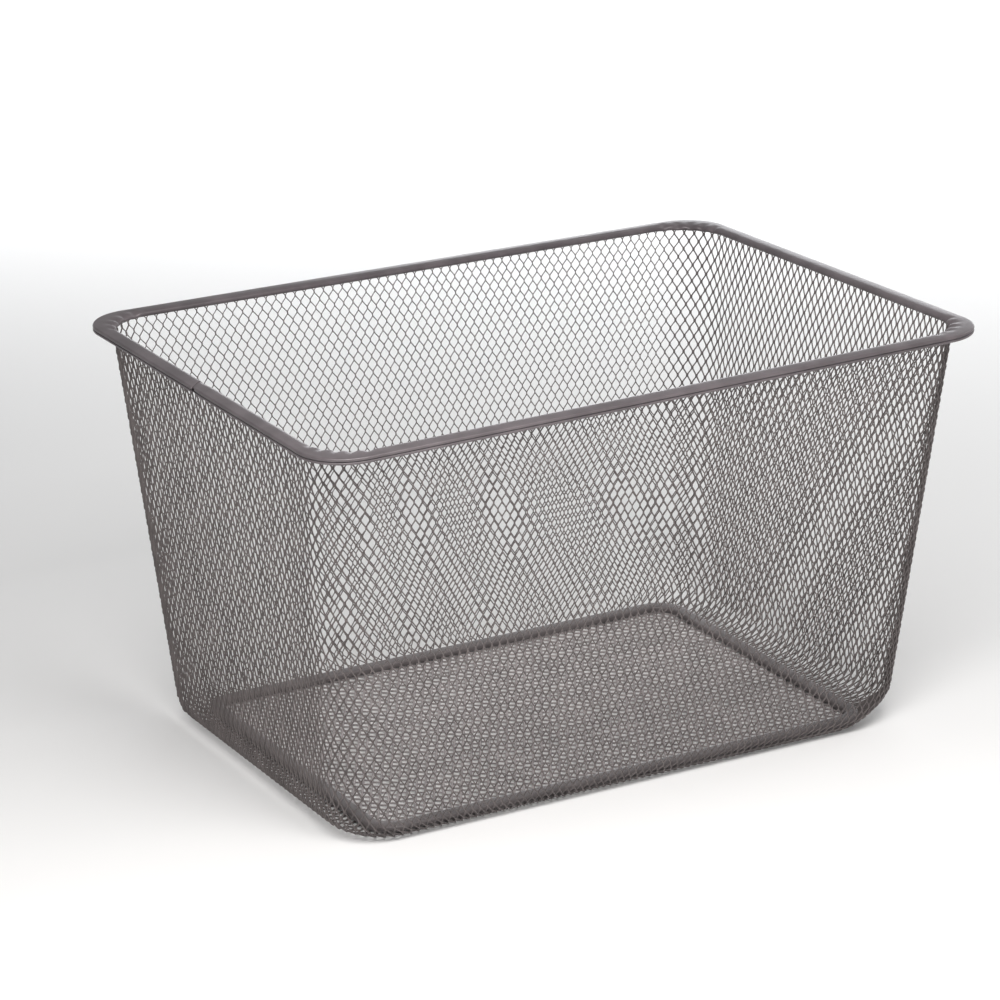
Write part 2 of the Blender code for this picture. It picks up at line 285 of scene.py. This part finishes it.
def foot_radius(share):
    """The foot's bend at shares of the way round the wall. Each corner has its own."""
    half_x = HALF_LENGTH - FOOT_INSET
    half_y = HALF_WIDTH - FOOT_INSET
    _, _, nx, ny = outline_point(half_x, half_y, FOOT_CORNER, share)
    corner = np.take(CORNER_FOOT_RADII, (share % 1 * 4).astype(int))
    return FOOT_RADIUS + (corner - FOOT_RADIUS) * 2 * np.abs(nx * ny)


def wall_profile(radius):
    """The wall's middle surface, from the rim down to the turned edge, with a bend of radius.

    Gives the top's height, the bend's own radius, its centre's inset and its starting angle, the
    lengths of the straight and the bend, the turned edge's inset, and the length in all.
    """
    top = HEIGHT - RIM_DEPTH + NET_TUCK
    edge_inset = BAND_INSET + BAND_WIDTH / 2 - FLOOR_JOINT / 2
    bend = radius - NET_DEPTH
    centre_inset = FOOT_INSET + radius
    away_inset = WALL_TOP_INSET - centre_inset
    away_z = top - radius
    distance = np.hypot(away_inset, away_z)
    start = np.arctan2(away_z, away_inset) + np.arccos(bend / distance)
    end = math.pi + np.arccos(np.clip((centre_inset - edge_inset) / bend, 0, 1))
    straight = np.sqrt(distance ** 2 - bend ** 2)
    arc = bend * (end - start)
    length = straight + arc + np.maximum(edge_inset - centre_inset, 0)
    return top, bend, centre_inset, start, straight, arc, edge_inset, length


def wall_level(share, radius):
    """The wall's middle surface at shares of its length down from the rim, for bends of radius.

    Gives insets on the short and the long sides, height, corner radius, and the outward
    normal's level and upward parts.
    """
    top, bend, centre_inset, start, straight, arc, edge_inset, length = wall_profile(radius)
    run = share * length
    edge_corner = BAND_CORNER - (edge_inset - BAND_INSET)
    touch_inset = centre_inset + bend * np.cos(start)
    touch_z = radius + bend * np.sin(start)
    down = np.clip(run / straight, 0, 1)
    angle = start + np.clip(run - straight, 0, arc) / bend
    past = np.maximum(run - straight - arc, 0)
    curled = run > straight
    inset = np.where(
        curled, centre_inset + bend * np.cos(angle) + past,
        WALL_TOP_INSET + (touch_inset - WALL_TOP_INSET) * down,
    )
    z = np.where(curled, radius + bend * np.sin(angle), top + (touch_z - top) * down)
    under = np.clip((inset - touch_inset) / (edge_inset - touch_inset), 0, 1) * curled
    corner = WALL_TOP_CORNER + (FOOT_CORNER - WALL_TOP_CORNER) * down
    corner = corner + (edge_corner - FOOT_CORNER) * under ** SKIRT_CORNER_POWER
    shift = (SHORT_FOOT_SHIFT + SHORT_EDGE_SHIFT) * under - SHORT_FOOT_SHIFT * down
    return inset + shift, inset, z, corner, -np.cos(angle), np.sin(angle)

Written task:
Print the complete listing again, exactly as it stands.

Solution to this task:
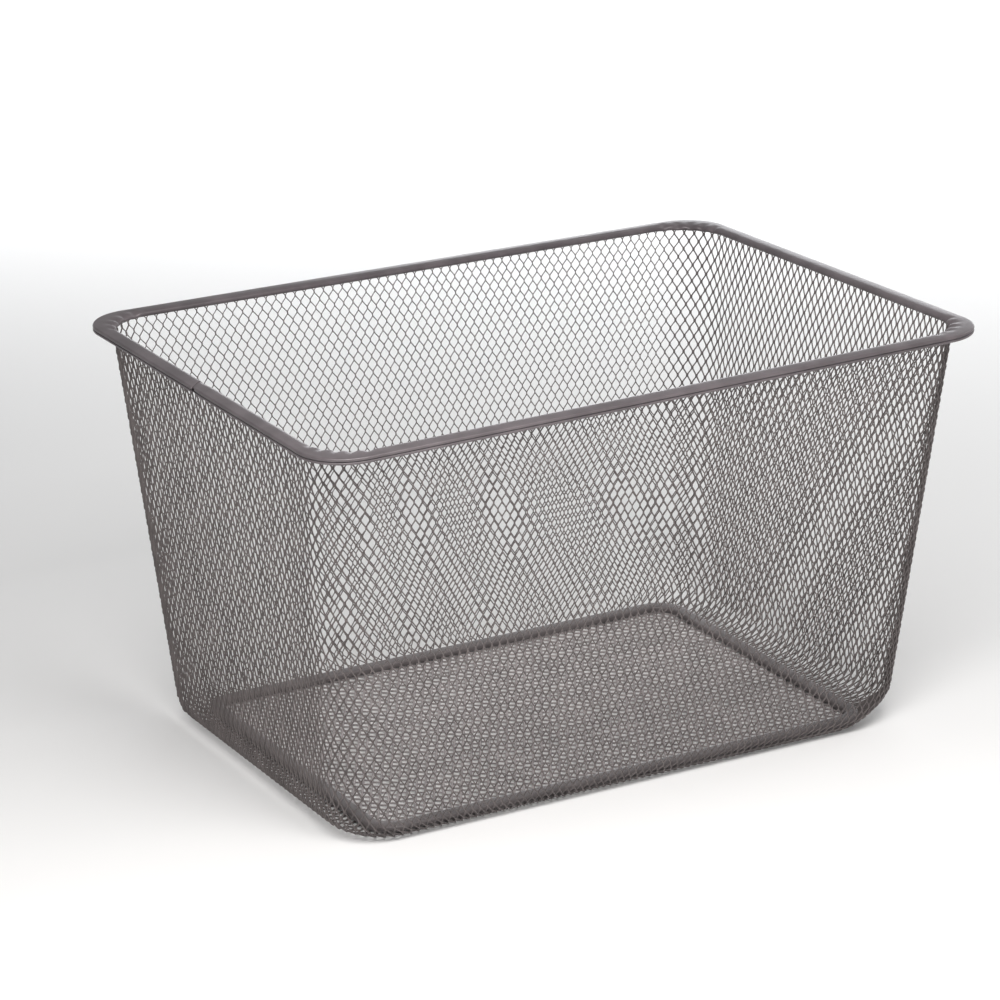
Write part 2 of the Blender code for this picture. It picks up at line 285 of scene.py. This part finishes it.
def foot_radius(share):
    """The foot's bend at shares of the way round the wall. Each corner has its own."""
    half_x = HALF_LENGTH - FOOT_INSET
    half_y = HALF_WIDTH - FOOT_INSET
    _, _, nx, ny = outline_point(half_x, half_y, FOOT_CORNER, share)
    corner = np.take(CORNER_FOOT_RADII, (share % 1 * 4).astype(int))
    return FOOT_RADIUS + (corner - FOOT_RADIUS) * 2 * np.abs(nx * ny)


def wall_profile(radius):
    """The wall's middle surface, from the rim down to the turned edge, with a bend of radius.

    Gives the top's height, the bend's own radius, its centre's inset and its starting angle, the
    lengths of the straight and the bend, the turned edge's inset, and the length in all.
    """
    top = HEIGHT - RIM_DEPTH + NET_TUCK
    edge_inset = BAND_INSET + BAND_WIDTH / 2 - FLOOR_JOINT / 2
    bend = radius - NET_DEPTH
    centre_inset = FOOT_INSET + radius
    away_inset = WALL_TOP_INSET - centre_inset
    away_z = top - radius
    distance = np.hypot(away_inset, away_z)
    start = np.arctan2(away_z, away_inset) + np.arccos(bend / distance)
    end = math.pi + np.arccos(np.clip((centre_inset - edge_inset) / bend, 0, 1))
    straight = np.sqrt(distance ** 2 - bend ** 2)
    arc = bend * (end - start)
    length = straight + arc + np.maximum(edge_inset - centre_inset, 0)
    return top, bend, centre_inset, start, straight, arc, edge_inset, length


def wall_level(share, radius):
    """The wall's middle surface at shares of its length down from the rim, for bends of radius.

    Gives insets on the short and the long sides, height, corner radius, and the outward
    normal's level and upward parts.
    """
    top, bend, centre_inset, start, straight, arc, edge_inset, length = wall_profile(radius)
    run = share * length
    edge_corner = BAND_CORNER - (edge_inset - BAND_INSET)
    touch_inset = centre_inset + bend * np.cos(start)
    touch_z = radius + bend * np.sin(start)
    down = np.clip(run / straight, 0, 1)
    angle = start + np.clip(run - straight, 0, arc) / bend
    past = np.maximum(run - straight - arc, 0)
    curled = run > straight
    inset = np.where(
        curled, centre_inset + bend * np.cos(angle) + past,
        WALL_TOP_INSET + (touch_inset - WALL_TOP_INSET) * down,
    )
    z = np.where(curled, radius + bend * np.sin(angle), top + (touch_z - top) * down)
    under = np.clip((inset - touch_inset) / (edge_inset - touch_inset), 0, 1) * curled
    corner = WALL_TOP_CORNER + (FOOT_CORNER - WALL_TOP_CORNER) * down
    corner = corner + (edge_corner - FOOT_CORNER) * under ** SKIRT_CORNER_POWER
    shift = (SHORT_FOOT_SHIFT + SHORT_EDGE_SHIFT) * under - SHORT_FOOT_SHIFT * down
    return inset + shift, inset, z, corner, -np.cos(angle), np.sin(angle)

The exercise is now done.